Start a timer once the brown sugar is melted, and cook it for approximately 6 minutes, a candy thermometer can help this, and should reach 143c or 290f before you remove it from the heat.
Stir in the almonds, and pour/scrape it into the bread pan in a layer approximately ½ in thick, allowing it to cool for 3 minutes after doing so. Proceed to pour the melted chocolate over the top and sprinkle with more nuts, and then cut into bars of your preferred size.
After this, put them into the fridge to let the chocolate set, and then put them in an airtight container. They should be able to store for about two weeks in the fridge. These are best served at room temperature however.
This is just one of a variety of delicious recipes you can make with almond buttercrunch, there are even chewy varieties if you prefer a softer snack!
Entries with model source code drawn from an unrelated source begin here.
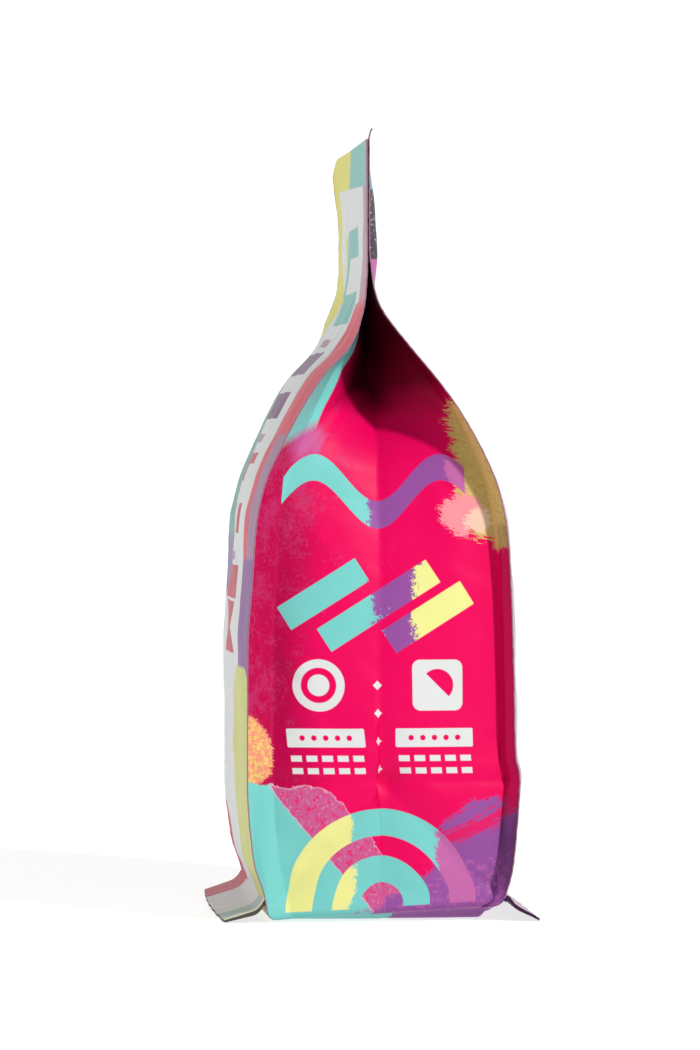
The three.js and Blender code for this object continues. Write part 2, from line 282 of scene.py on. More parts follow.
def wall(kind, side):
    """Points and film coordinates of one wall, its columns in the order of the way round the bag."""
    place = places(PANEL_STEPS if kind == "panel" else GUSSET_STEPS)
    points = (panel_points if kind == "panel" else gusset_points)(side, place, heights)
    across, up = film_across(points), film_up(points)
    if kind == "panel":
        away, height = np.array([0, side, 0]), panel_relief(side, place, heights)
    else:
        away, height = np.array([side, 0, 0]), gusset_relief(side, across, heights)
    pinned = np.minimum(1, (1 - np.abs(place)) / 0.04)
    pinned = pinned * smooth(heights, 0, 3) * (1 - smooth(heights, 247, TOP))
    points = points + outward(points, away) * (height * pinned)[..., None]
    if side > 0 and kind == "panel" or side < 0 and kind == "gusset":
        points, across, up = points[:, ::-1], across[:, ::-1], up[:, ::-1]
    return points, np.stack([across, up], axis=-1)


walls = [wall("panel", -1), wall("gusset", 1), wall("panel", 1), wall("gusset", -1)]
ring = np.concatenate([points for points, _ in walls], axis=1)
ring_film = np.concatenate([film for _, film in walls], axis=1)
count = ring.shape[1]
WALL_INKS = [FRONT_INK, GUSSET_INK, BACK_INK, GUSSET_INK]
vertices = [ring.reshape(-1, 3)]
faces, face_film, face_ink = [], [], []


def add_grid(first, columns, grid_rows, film, ink, closed=False, flip=False):
    """Quads over a grid of vertices that starts at index first; ink gives each column's material."""
    for r in range(grid_rows - 1):
        for i in range(columns if closed else columns - 1):
            n = (i + 1) % columns
            quad = [(r, i), (r, n), (r + 1, n), (r + 1, i)]
            if flip:
                quad = quad[::-1]
            faces.append([first + row * columns + col for row, col in quad])
            face_film.extend(film[row, col] for row, col in quad)
            face_ink.append(ink[i])


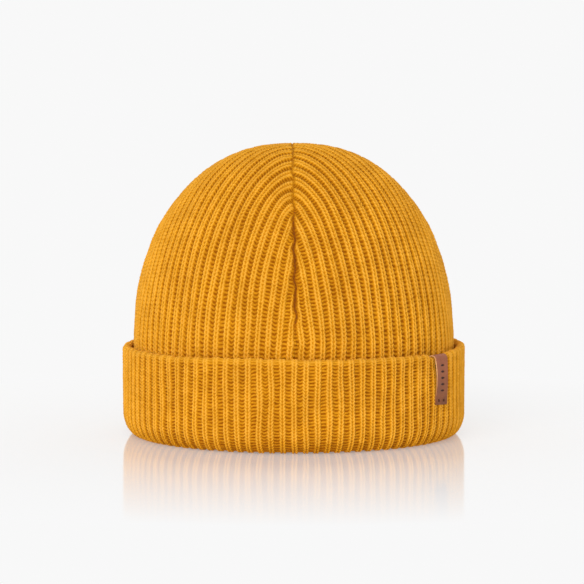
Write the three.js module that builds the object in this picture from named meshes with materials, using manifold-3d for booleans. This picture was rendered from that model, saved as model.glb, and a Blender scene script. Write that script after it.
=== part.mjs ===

So take the plunge, stir up this recipe, and deliver it to your favorite people to celebrate National Almond Buttercrunch Day!
Facts About National Almond Buttercrunch Day
Buttercrunch as an American Take on “English” Toffee
Specialty confectionery writers point out that what many Americans buy as “English toffee” is technically buttercrunch: a slab of hard toffee coated in chocolate and rolled in chopped, usually toasted, almonds. Industry sources describe buttercrunch, often called almond buttercrunch, as an American invention that evolved from plainer British-style toffee by adding this chocolate-and-almond jacket.
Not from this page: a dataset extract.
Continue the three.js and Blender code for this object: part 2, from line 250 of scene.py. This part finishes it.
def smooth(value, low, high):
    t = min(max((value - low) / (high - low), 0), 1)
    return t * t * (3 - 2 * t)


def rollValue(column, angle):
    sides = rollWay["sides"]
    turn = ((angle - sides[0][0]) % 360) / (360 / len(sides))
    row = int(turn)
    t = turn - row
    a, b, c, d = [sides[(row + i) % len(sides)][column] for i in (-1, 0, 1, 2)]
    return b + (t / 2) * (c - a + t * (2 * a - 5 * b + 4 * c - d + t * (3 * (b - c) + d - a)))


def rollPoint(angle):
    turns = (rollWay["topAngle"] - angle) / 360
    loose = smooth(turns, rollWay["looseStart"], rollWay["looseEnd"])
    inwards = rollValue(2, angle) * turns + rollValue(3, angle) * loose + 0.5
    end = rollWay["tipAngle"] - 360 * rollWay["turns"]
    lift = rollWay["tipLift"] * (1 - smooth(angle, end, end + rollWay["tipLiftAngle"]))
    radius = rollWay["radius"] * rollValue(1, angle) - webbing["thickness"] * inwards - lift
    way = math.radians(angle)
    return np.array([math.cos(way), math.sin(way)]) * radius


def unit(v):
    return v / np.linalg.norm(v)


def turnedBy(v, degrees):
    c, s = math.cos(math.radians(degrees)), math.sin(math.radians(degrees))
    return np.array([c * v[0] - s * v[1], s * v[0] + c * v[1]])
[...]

How Sugar Chemistry Creates Buttercrunch’s Snap
Almond buttercrunch gets its signature clean snap from cooking a sugar–butter mixture to the hard-crack stage, typically around 295–305 °F (about 146–152 °C).
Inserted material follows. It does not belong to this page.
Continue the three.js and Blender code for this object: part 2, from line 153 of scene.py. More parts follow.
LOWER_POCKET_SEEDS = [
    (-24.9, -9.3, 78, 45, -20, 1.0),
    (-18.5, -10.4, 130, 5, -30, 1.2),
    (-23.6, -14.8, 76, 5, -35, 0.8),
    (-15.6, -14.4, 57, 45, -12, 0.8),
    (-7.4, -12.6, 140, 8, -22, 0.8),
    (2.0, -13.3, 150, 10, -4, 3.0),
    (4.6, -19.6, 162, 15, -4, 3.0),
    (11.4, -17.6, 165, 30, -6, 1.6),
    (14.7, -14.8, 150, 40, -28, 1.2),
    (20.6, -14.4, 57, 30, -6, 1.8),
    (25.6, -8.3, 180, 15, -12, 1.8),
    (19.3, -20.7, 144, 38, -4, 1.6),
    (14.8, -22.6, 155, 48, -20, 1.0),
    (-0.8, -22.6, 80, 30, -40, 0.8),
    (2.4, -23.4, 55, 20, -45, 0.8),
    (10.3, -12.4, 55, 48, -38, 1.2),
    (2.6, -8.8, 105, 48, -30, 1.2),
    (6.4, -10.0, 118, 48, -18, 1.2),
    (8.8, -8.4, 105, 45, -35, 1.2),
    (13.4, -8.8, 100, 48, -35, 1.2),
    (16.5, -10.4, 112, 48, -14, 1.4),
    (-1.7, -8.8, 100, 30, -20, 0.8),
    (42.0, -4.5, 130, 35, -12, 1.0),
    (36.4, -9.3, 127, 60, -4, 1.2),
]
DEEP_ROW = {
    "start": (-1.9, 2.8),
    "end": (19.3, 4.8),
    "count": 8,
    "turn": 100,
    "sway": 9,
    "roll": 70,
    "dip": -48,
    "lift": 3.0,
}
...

At this point most water has boiled off, and the mixture cools into a hard, glassy, non-crystalline “sugar glass,” with butter fat and almond pieces trapped inside, which is why it breaks rather than bends.
Why Corn Syrup Often Appears in Buttercrunch Recipes
Many professional-style buttercrunch formulas add a small amount of corn syrup or glucose syrup to the sugar and butter, not for sweetness but for texture. These “interfering” sugars disrupt sucrose crystallization, helping the candy set into a smooth, glassy sheet instead of turning grainy, and they improve stability during storage.
Almonds’ Role Beyond Flavor in Buttercrunch
Toasted almonds in buttercrunch do more than add a nutty flavor; they change the way the candy breaks and feels in the mouth. Almond pieces interrupt the rigid sugar matrix, making the slab a bit easier to bite, while their oils add richness and a slightly softer crunch compared with a plain, nut-free brittle or toffee.
How Humidity Slowly Ruins Buttercrunch
Buttercrunch starts out crisp, but confectioners warn that its sugar base is highly hygroscopic and gradually pulls moisture from the air.
Over days or weeks, especially if stored without an airtight barrier, the once-brittle slab becomes softer and stickier to chew, which is why serious candy makers stress cool, dry, sealed storage for toffees and brittles.
Almond Roca and Wartime Popularity of Almond Toffees
One of the most famous almond buttercrunch-style candies, Almond Roca from Brown & Haley in Tacoma, Washington, gained global visibility during the 20th century when tins were shipped to U.S. military canteens overseas.
Company histories note that distribution to American troops in World War II, and later in the Korean and Vietnam wars, helped introduce chocolate-coated almond toffees to consumers around the world.
How Buttercrunch Differs from Brittle
Artisan candy makers draw a technical line between buttercrunch and nut brittle, even though both are crunchy, nut-studded sweets.
Brittle is usually made from sugar and sometimes corn syrup cooked very hot with little or no added fat, while buttercrunch contains a significant amount of butter, giving it a richer flavor, a slightly more tender bite, and a characteristic chocolate-and-nut coating rather than nuts simply suspended in the sugar sheet.